El motivo de esta ofensiva indirecta contra Argelia no es su política exterior inmediata, sino lo que representa en el mapa ideológico y geoestratégico del mundo árabe y africano: un Estado secular, resistente al islamismo político de matriz frérista (hermanos musulmanes), refractario al alineamiento con el eje de las monarquías del Golfo, y firme opositor a la normalización de relaciones con Israel promovida por los Acuerdos de Abraham. Esta postura convierte a Argel en un obstáculo para los proyectos hegemónicos del eje Tel Aviv–Riad–Abu Dabi–Rabat, que buscan redibujar las alianzas en África y Oriente Medio bajo la lógica de la contención de Irán, el control de corredores estratégicos y el acceso irrestricto a recursos naturales clave en el siglo XXI.

Frente a esta realidad, Argelia se enfrenta a un cerco estratégico por delegación. No se trata de una guerra convencional, sino de una estrategia de desgaste por medio de terceros: apoyos a regímenes rivales, creación de focos de tensión periféricos, manipulación de actores no estatales y presión diplomática en organismos internacionales. Este asedio, fragmentado pero persistente, busca erosionar la estabilidad interna de Argelia, obstaculizar su política de soberanía energética y limitar su influencia en la Unión Africana y en foros internacionales como el Movimiento de Países No Alineados o los BRICS, a los cuales Argelia aspira a incorporarse con mayor protagonismo.

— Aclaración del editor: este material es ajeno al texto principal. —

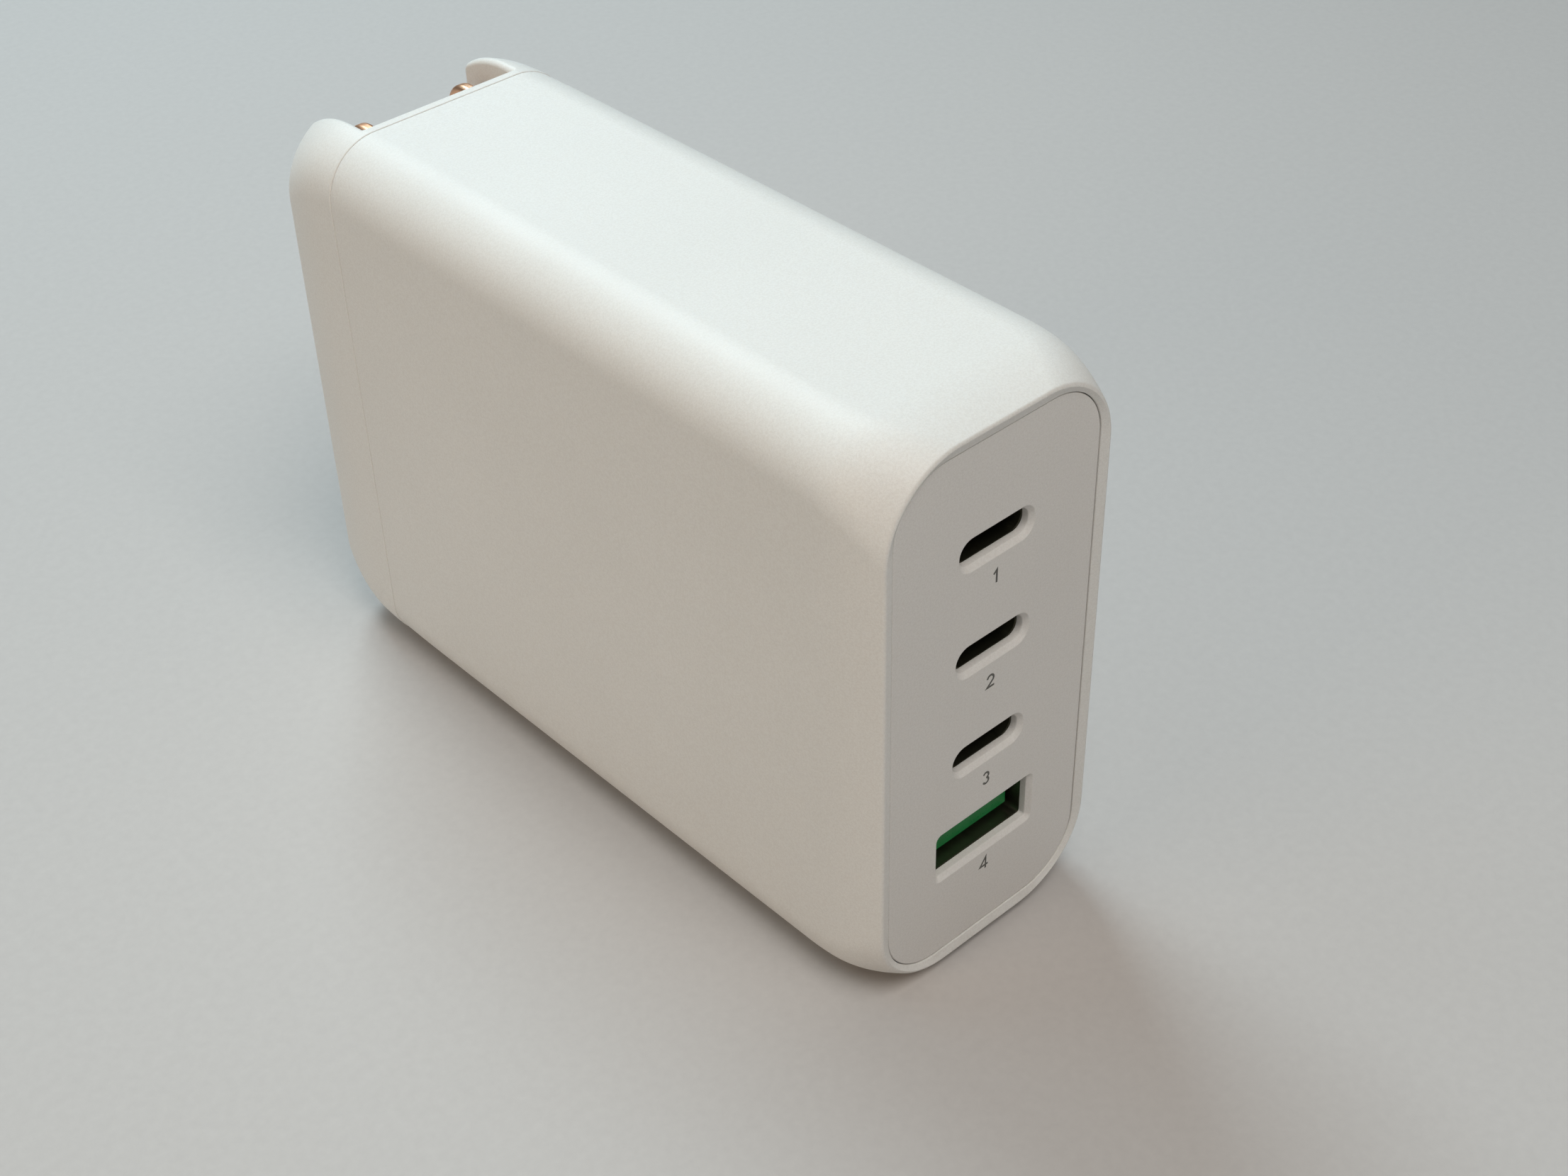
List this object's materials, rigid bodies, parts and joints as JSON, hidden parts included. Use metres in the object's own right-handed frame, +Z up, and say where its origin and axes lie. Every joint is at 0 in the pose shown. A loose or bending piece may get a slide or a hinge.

La respuesta argelina, hasta ahora predominantemente defensiva, debe evolucionar hacia una doctrina de reciprocidad estratégica capaz de responder con simetría y anticipación. Esta estrategia debería articularse en varios planos. En el plano diplomático, Argelia podría intensificar sus relaciones con las voces críticas del orden regional impulsado por las monarquías del Golfo, apoyando movimientos reformistas en el espacio árabe, en especial aquellos que denuncian la concentración de poder dinástico y la instrumentalización del islam político. En el plano geográfico, Argel podría intervenir, de manera discreta pero efectiva, en puntos sensibles para los EAU, como el sur del Yemen, la región del Cuerno de África (Etiopía, Eritrea, Somalilandia) e incluso el Sultanato de Omán, cuya política más neutral ha despertado tensiones con sus vecinos más ambiciosos.

Asimismo, en el plano informativo y cultural, se impone una campaña sistemática para exponer la duplicidad de los Emiratos: su apoyo simultáneo a milicias islamistas y a gobiernos autoritarios, su uso instrumental del soft power religioso a través de instituciones como Al-Azhar o centros de formación salafistas financiados por ellos, y su papel desestabilizador en la caída de Estados como Libia, Sudán o Yemen. En el plano regional, Argelia podría fomentar un eje afro-árabe no alineado que incluya actores diversos como Sudáfrica, Mauritania, Chad, Irán e Irak, creando un bloque con capacidad de contrapeso frente a las coaliciones militarizadas que buscan imponer una nueva jerarquía internacional basada en la fuerza y no en el derecho.

A futuro, este conflicto soterrado puede intensificarse conforme el Sahel siga deteriorándose como espacio de gobernanza y seguridad. La creciente fragmentación estatal, la penetración de actores no estatales armados, y la disputa abierta por corredores logísticos y nodos mineros auguran un escenario de competencia prolongada. La presencia de Rusia y China, con intereses divergentes a los de Occidente y el Golfo, añade un nivel adicional de complejidad. Argelia, con su experiencia diplomática, su capacidad militar defensiva y su red de alianzas africanas, aún puede jugar un papel constructivo en el reequilibrio del Sahel, pero para ello debe abandonar toda ingenuidad geopolítica y abrazar una estrategia de vigilancia activa.

El despertar del Sur Global, si quiere ser más que una consigna, exige romper con las lógicas de sometimiento disfrazadas de ayuda. El tiempo de las alianzas artificiales, compradas a base de drones y promesas de estabilidad, está llegando a su fin. Argelia, como otros Estados insumisos del Sur, está llamada a liderar la emergencia de un orden multipolar basado en el respeto mutuo, la soberanía y la cooperación entre iguales. Para ello, será necesario mirar más allá del presente inmediato y construir desde hoy una arquitectura estratégica pensada no solo para resistir, sino para influir.